▶ What to do
Each record below should be repeated precisely as written.

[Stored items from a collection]

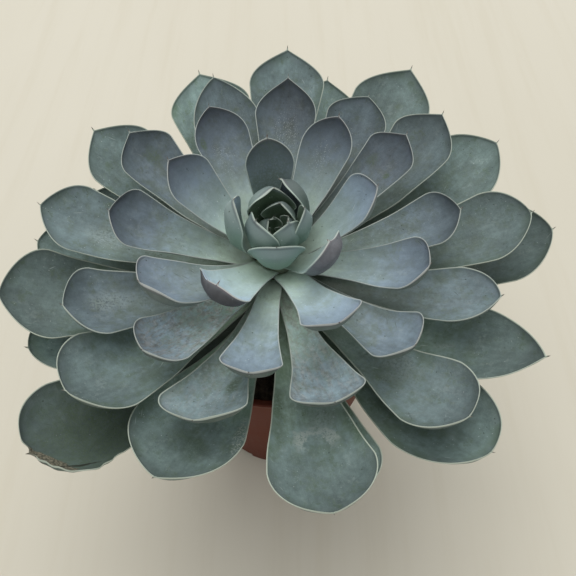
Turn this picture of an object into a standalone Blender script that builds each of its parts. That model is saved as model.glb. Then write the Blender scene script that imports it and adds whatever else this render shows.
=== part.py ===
"""Potted echeveria: a rosette of fleshy spoon leaves on a short stem in a small pot.

Metres, +Z up. The origin is the centre of the pot's underside, and -Y faces the viewer.
The leaves follow one spiral from the heart outward. A leaf's number n sets its direction,
length, width, height and pitch, and LEAF_TWEAKS holds what each real leaf does differently.
"""
import math

import bpy
import numpy as np

MM = 0.001
DEG = math.pi / 180.0

# Pot
POT_HEIGHT = 80 * MM
POT_TOP_RADIUS = 38 * MM
POT_BASE_RADIUS = 26 * MM
POT_WALL = 1.6 * MM
POT_FLOOR = 2.0 * MM
RIM_BEAD = 0.5 * MM
RIM_HEIGHT = 2.4 * MM
POT_SIDES = 64
DRAIN_NOTCHES = 6
NOTCH_WIDTH = 7 * MM
NOTCH_HEIGHT = 3.5 * MM
NOTCH_FIRST = 238 * DEG
NOTCH_REACH = 8 * MM
GAP = 0.3 * MM

# Soil and stem
SOIL_BELOW_RIM = 9 * MM
SOIL_LUMP = 0.8 * MM
SOIL_SIDES = 40
SOIL_RINGS = 5
STEM_FOOT_RADIUS = 8.0 * MM
STEM_DEPTH = 26 * MM
STEM_SIDES = 24
STEM_CLEARANCE = 0.5 * MM

# Spiral of the leaves: leaf 0 points away from the viewer, older leaves have higher numbers
FIRST_AZIMUTH = 97.0 * DEG
DIVERGENCE = 138.05 * DEG
HEART_FIRST = -13
HEART_LAST = -5
LEAF_FIRST = -4
LEAF_LAST = 45
LEAN = 0.08

# Where the leaves sit on the stem, and how high and far their tips are
SEAT_HEIGHT = 100 * MM
SEAT_STEP = 0.41 * MM
INNER_SEAT_STEP = 0.6 * MM
SEAT_RADIUS_TOP = 5.2 * MM
SEAT_RADIUS_MIDDLE = 6.4 * MM
SEAT_RADIUS_FOOT = 8.0 * MM
MIDDLE_LEAF = 8
FIRST_REACH = 19 * MM
REACH_GROWTH = 62 * MM
INNER_REACH_STEP = 2.2 * MM
TIP_HEIGHT = 108 * MM
TIP_HEIGHT_RISE = 18 * MM
INNER_TIP_STEP = 0.8 * MM
SAG_FROM = 28
SAG_STEP = 0.6 * MM

# Pitch and cup of the blade, from the innermost leaf to the outermost
BASE_PITCH = (76.0 * DEG, -8.0 * DEG)
TIP_PITCH = (74.0 * DEG, 42.0 * DEG)
CUP = (0.62, 0.52)

# Young leaves of the heart: size of the outermost one, and what each leaf further in keeps of it
HEART_SHRINK = 0.87
HEART_REACH = 8.2 * MM
HEART_WIDTH = 16.0 * MM
HEART_SEAT_RADIUS = 4.0 * MM
HEART_TIP_HEIGHT = (119.2 * MM, -0.9 * MM)
HEART_SEAT_HEIGHT = (103.5 * MM, 0.2 * MM)
HEART_BASE_PITCH = 60.0 * DEG
HEART_TIP_PITCH = 98.0 * DEG
HEART_CUP = 0.95
HEART_WIDEST = 0.55
HEART_ROUNDING = 1.15
CORE_RADIUS = 4.7 * MM
CORE_HEIGHT = 6.0 * MM
CORE_SIDES = 16

# Leaf blade
LEAF_WIDTH = (14.5 * MM, 28.5 * MM)
BASE_HALF_WIDTH = 3.1 * MM
BASE_SHARE = 0.42
WIDEST = (0.58, 0.79)
TIP_HALF_WIDTH = 0.3 * MM
BASE_HANDLE = 0.36
TIP_HANDLE = (0.20, 0.28)
TIP_ROUNDING = (0.42, 1.1)
YOUNG_ROUNDING = 1.1
YOUNG_UNTIL = 8
STRAIGHT_FLARE = 0.5
FAR_SIDE = (-0.35, 0.85)
EDGE_THICKNESS = 0.7 * MM
BASE_THICKNESS = 1.4 * MM
BODY_THICKNESS = 2.8 * MM
TIP_THICKNESS = 1.2 * MM
THICKEST = 0.35
BASE_CUP = 0.30
ROWS = 9
COLUMNS = 4
HEART_ROWS = 7

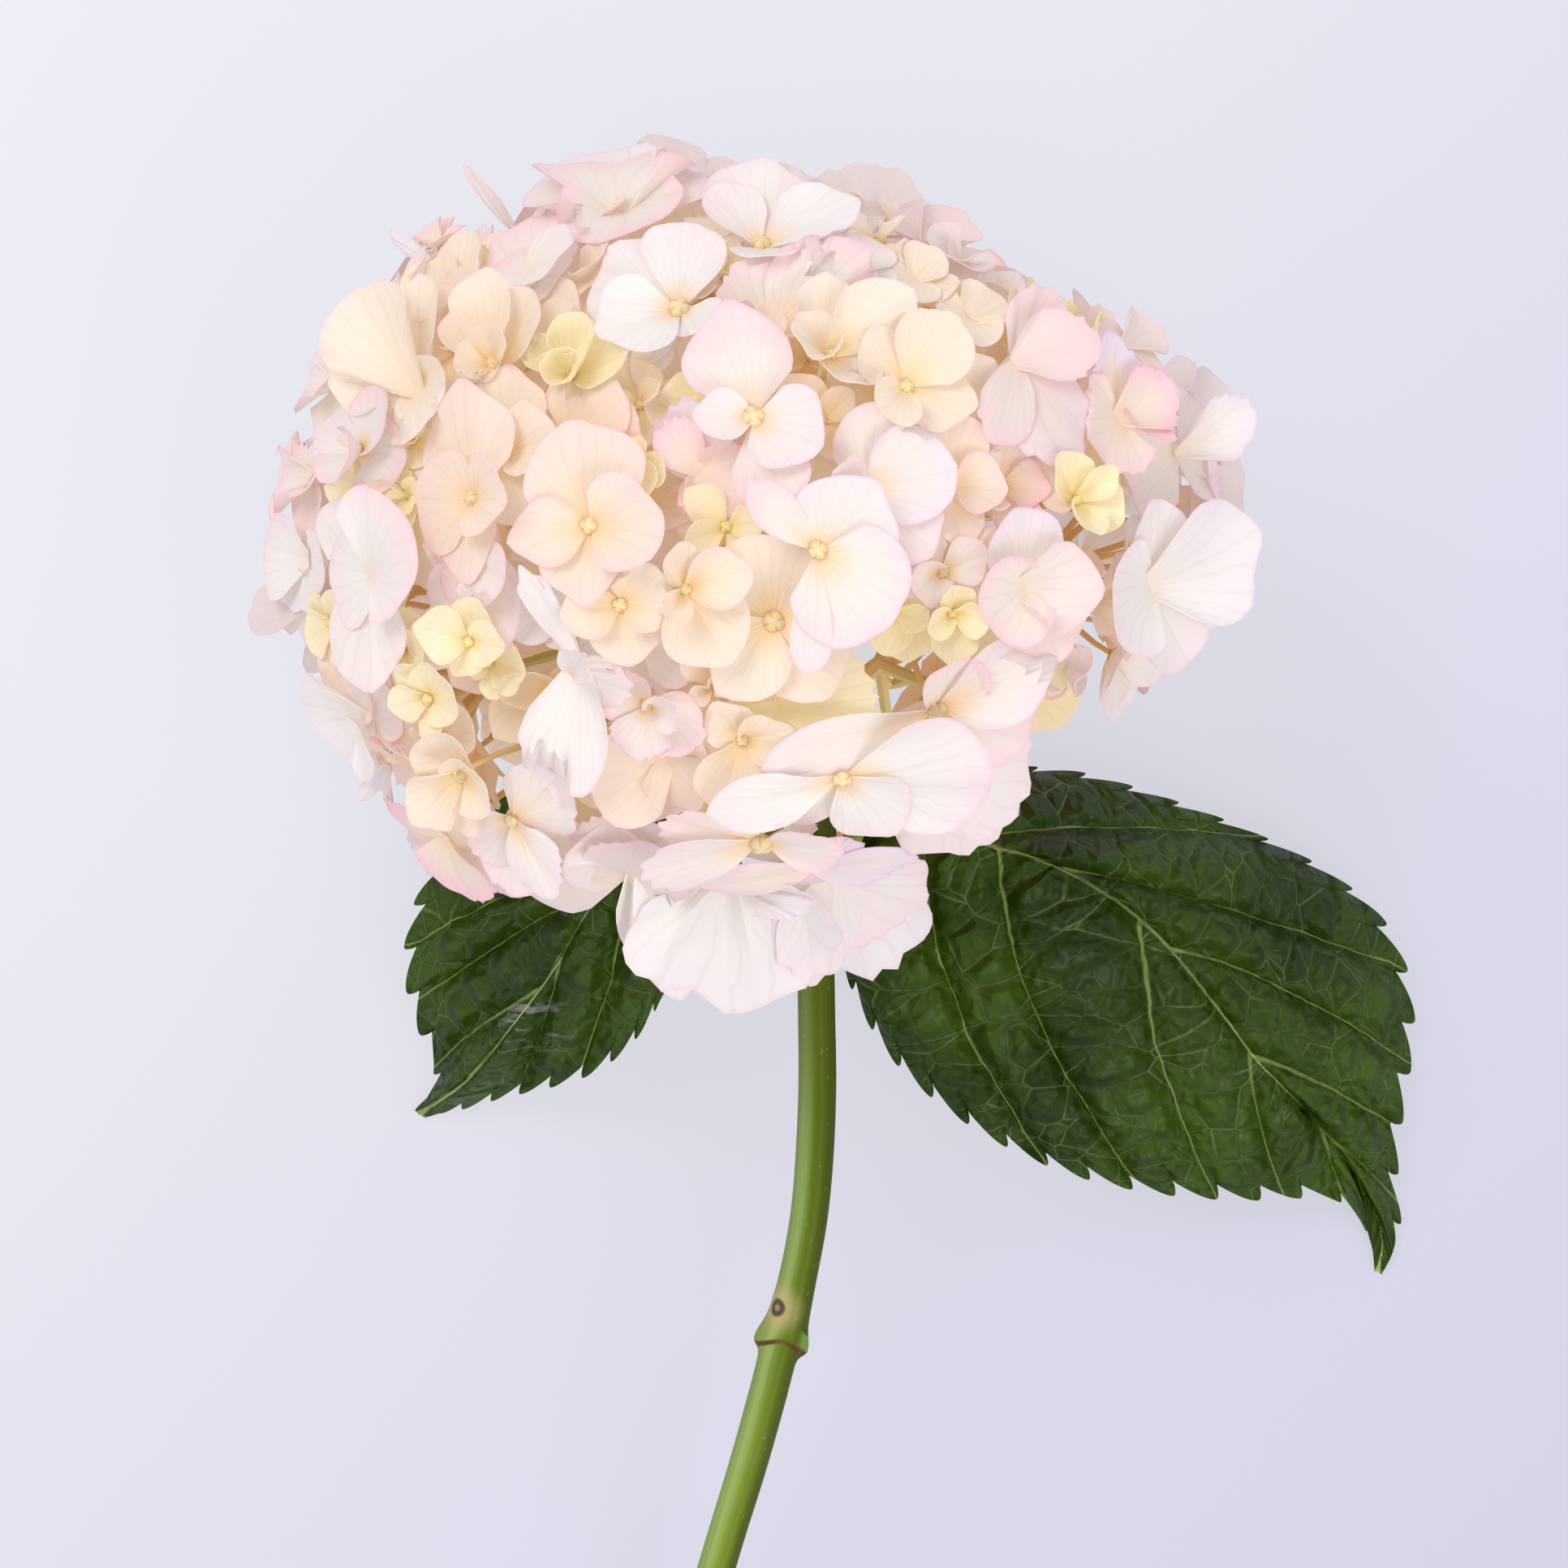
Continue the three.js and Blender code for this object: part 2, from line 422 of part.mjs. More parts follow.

▶ Solution
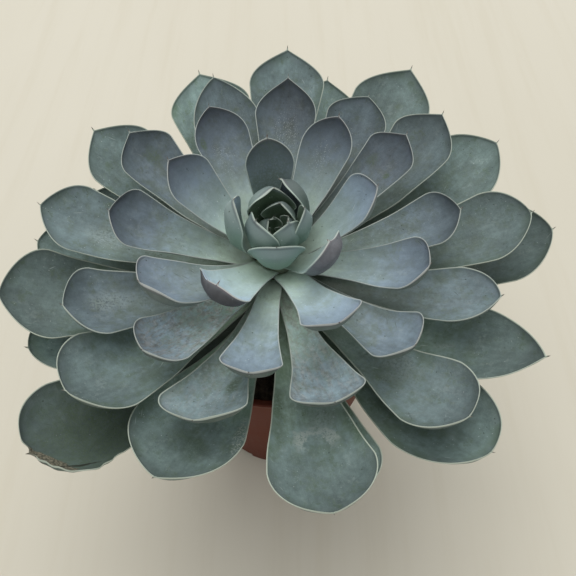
Turn this picture of an object into a standalone Blender script that builds each of its parts. That model is saved as model.glb. Then write the Blender scene script that imports it and adds whatever else this render shows.
=== part.py ===
"""Potted echeveria: a rosette of fleshy spoon leaves on a short stem in a small pot.

Metres, +Z up. The origin is the centre of the pot's underside, and -Y faces the viewer.
The leaves follow one spiral from the heart outward. A leaf's number n sets its direction,
length, width, height and pitch, and LEAF_TWEAKS holds what each real leaf does differently.
"""
import math

import bpy
import numpy as np

MM = 0.001
DEG = math.pi / 180.0

# Pot
POT_HEIGHT = 80 * MM
POT_TOP_RADIUS = 38 * MM
POT_BASE_RADIUS = 26 * MM
POT_WALL = 1.6 * MM
POT_FLOOR = 2.0 * MM
RIM_BEAD = 0.5 * MM
RIM_HEIGHT = 2.4 * MM
POT_SIDES = 64
DRAIN_NOTCHES = 6
NOTCH_WIDTH = 7 * MM
NOTCH_HEIGHT = 3.5 * MM
NOTCH_FIRST = 238 * DEG
NOTCH_REACH = 8 * MM
GAP = 0.3 * MM

# Soil and stem
SOIL_BELOW_RIM = 9 * MM
SOIL_LUMP = 0.8 * MM
SOIL_SIDES = 40
SOIL_RINGS = 5
STEM_FOOT_RADIUS = 8.0 * MM
STEM_DEPTH = 26 * MM
STEM_SIDES = 24
STEM_CLEARANCE = 0.5 * MM

# Spiral of the leaves: leaf 0 points away from the viewer, older leaves have higher numbers
FIRST_AZIMUTH = 97.0 * DEG
DIVERGENCE = 138.05 * DEG
HEART_FIRST = -13
HEART_LAST = -5
LEAF_FIRST = -4
LEAF_LAST = 45
LEAN = 0.08

# Where the leaves sit on the stem, and how high and far their tips are
SEAT_HEIGHT = 100 * MM
SEAT_STEP = 0.41 * MM
INNER_SEAT_STEP = 0.6 * MM
SEAT_RADIUS_TOP = 5.2 * MM
SEAT_RADIUS_MIDDLE = 6.4 * MM
SEAT_RADIUS_FOOT = 8.0 * MM
MIDDLE_LEAF = 8
FIRST_REACH = 19 * MM
REACH_GROWTH = 62 * MM
INNER_REACH_STEP = 2.2 * MM
TIP_HEIGHT = 108 * MM
TIP_HEIGHT_RISE = 18 * MM
INNER_TIP_STEP = 0.8 * MM
SAG_FROM = 28
SAG_STEP = 0.6 * MM

# Pitch and cup of the blade, from the innermost leaf to the outermost
BASE_PITCH = (76.0 * DEG, -8.0 * DEG)
TIP_PITCH = (74.0 * DEG, 42.0 * DEG)
CUP = (0.62, 0.52)

# Young leaves of the heart: size of the outermost one, and what each leaf further in keeps of it
HEART_SHRINK = 0.87
HEART_REACH = 8.2 * MM
HEART_WIDTH = 16.0 * MM
HEART_SEAT_RADIUS = 4.0 * MM
HEART_TIP_HEIGHT = (119.2 * MM, -0.9 * MM)
HEART_SEAT_HEIGHT = (103.5 * MM, 0.2 * MM)
HEART_BASE_PITCH = 60.0 * DEG
HEART_TIP_PITCH = 98.0 * DEG
HEART_CUP = 0.95
HEART_WIDEST = 0.55
HEART_ROUNDING = 1.15
CORE_RADIUS = 4.7 * MM
CORE_HEIGHT = 6.0 * MM
CORE_SIDES = 16

# Leaf blade
LEAF_WIDTH = (14.5 * MM, 28.5 * MM)
BASE_HALF_WIDTH = 3.1 * MM
BASE_SHARE = 0.42
WIDEST = (0.58, 0.79)
TIP_HALF_WIDTH = 0.3 * MM
BASE_HANDLE = 0.36
TIP_HANDLE = (0.20, 0.28)
TIP_ROUNDING = (0.42, 1.1)
YOUNG_ROUNDING = 1.1
YOUNG_UNTIL = 8
STRAIGHT_FLARE = 0.5
FAR_SIDE = (-0.35, 0.85)
EDGE_THICKNESS = 0.7 * MM
BASE_THICKNESS = 1.4 * MM
BODY_THICKNESS = 2.8 * MM
TIP_THICKNESS = 1.2 * MM
THICKEST = 0.35
BASE_CUP = 0.30
ROWS = 9
COLUMNS = 4
HEART_ROWS = 7

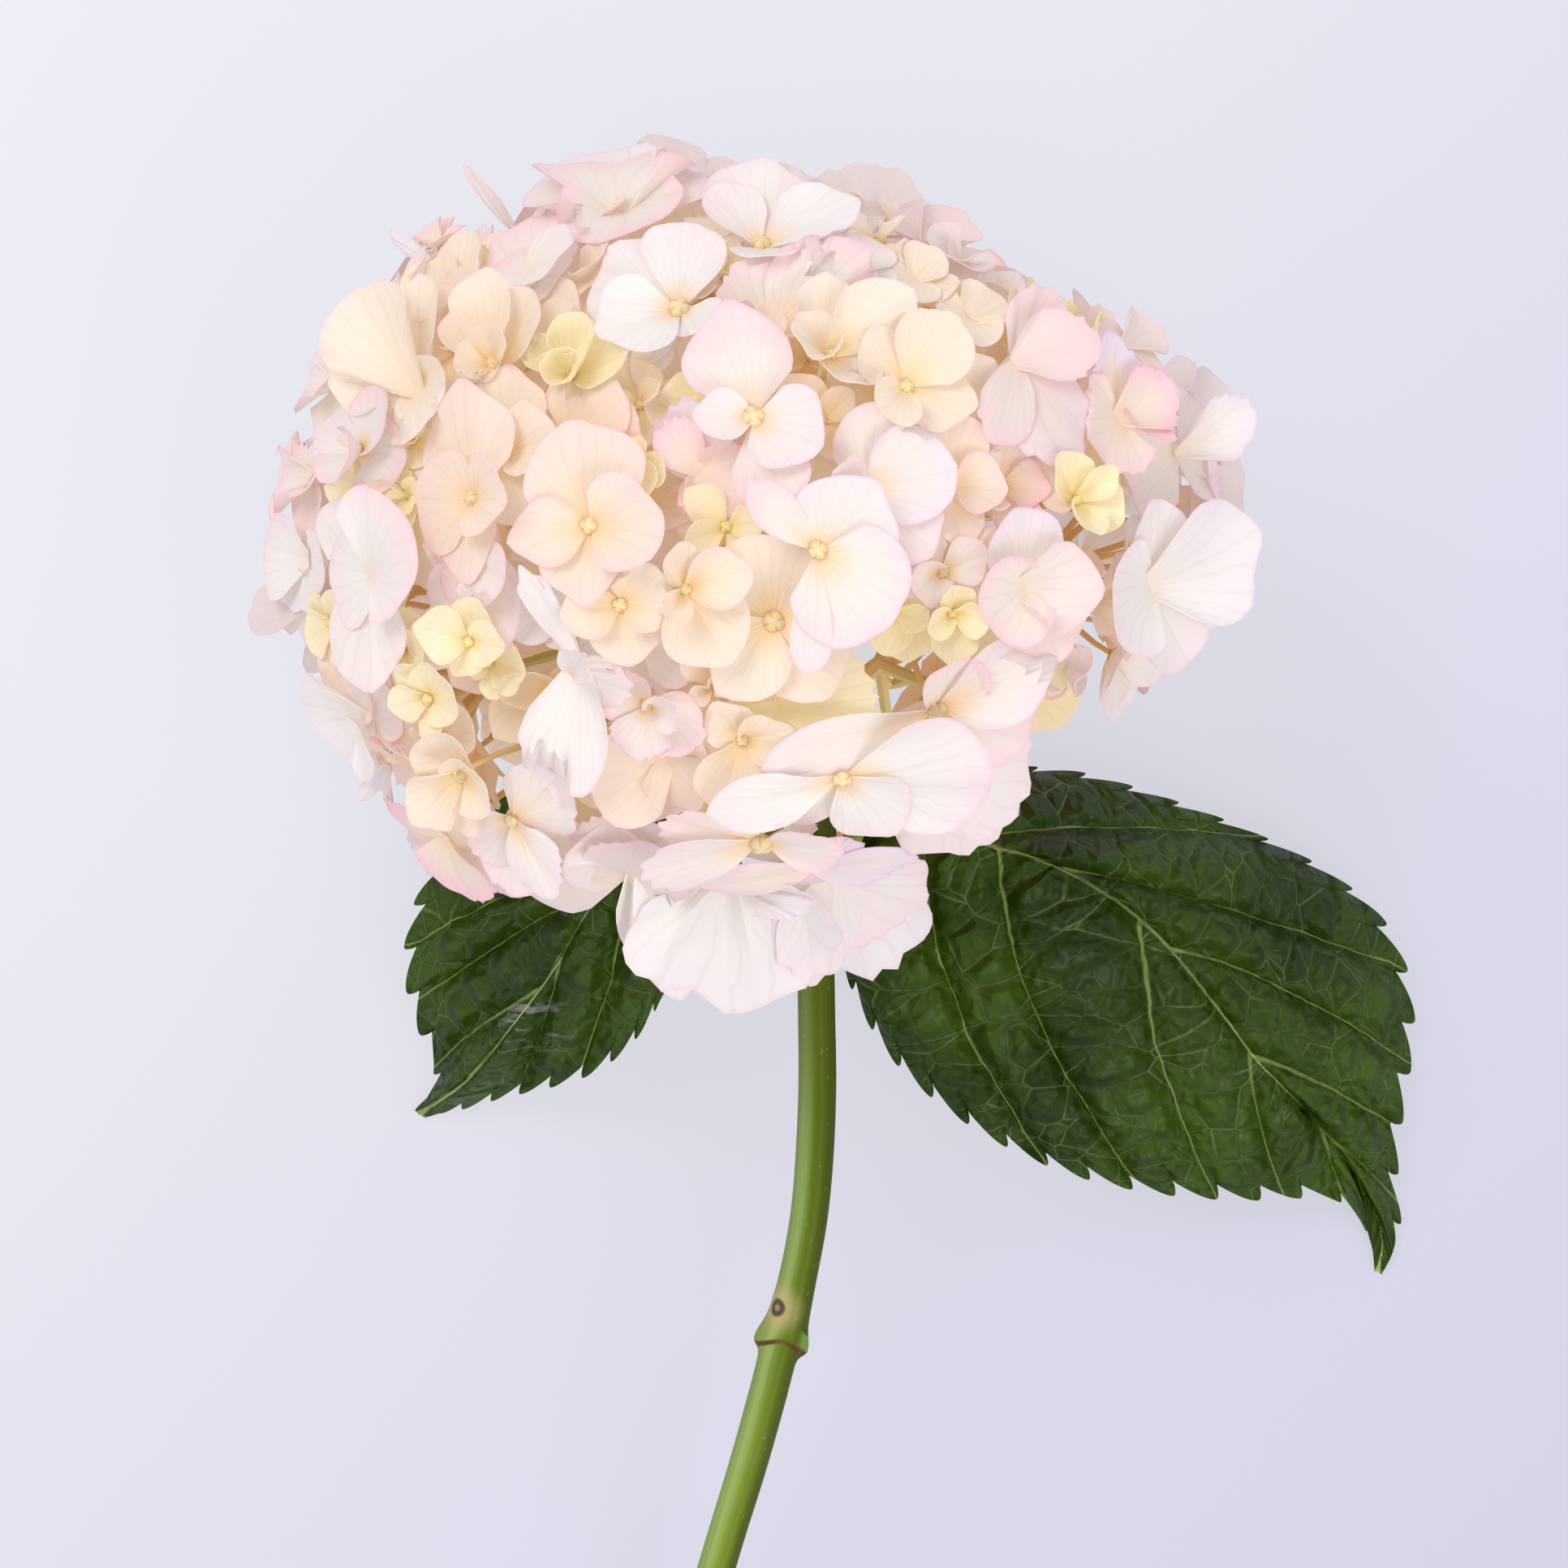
Continue the three.js and Blender code for this object: part 2, from line 422 of part.mjs. More parts follow.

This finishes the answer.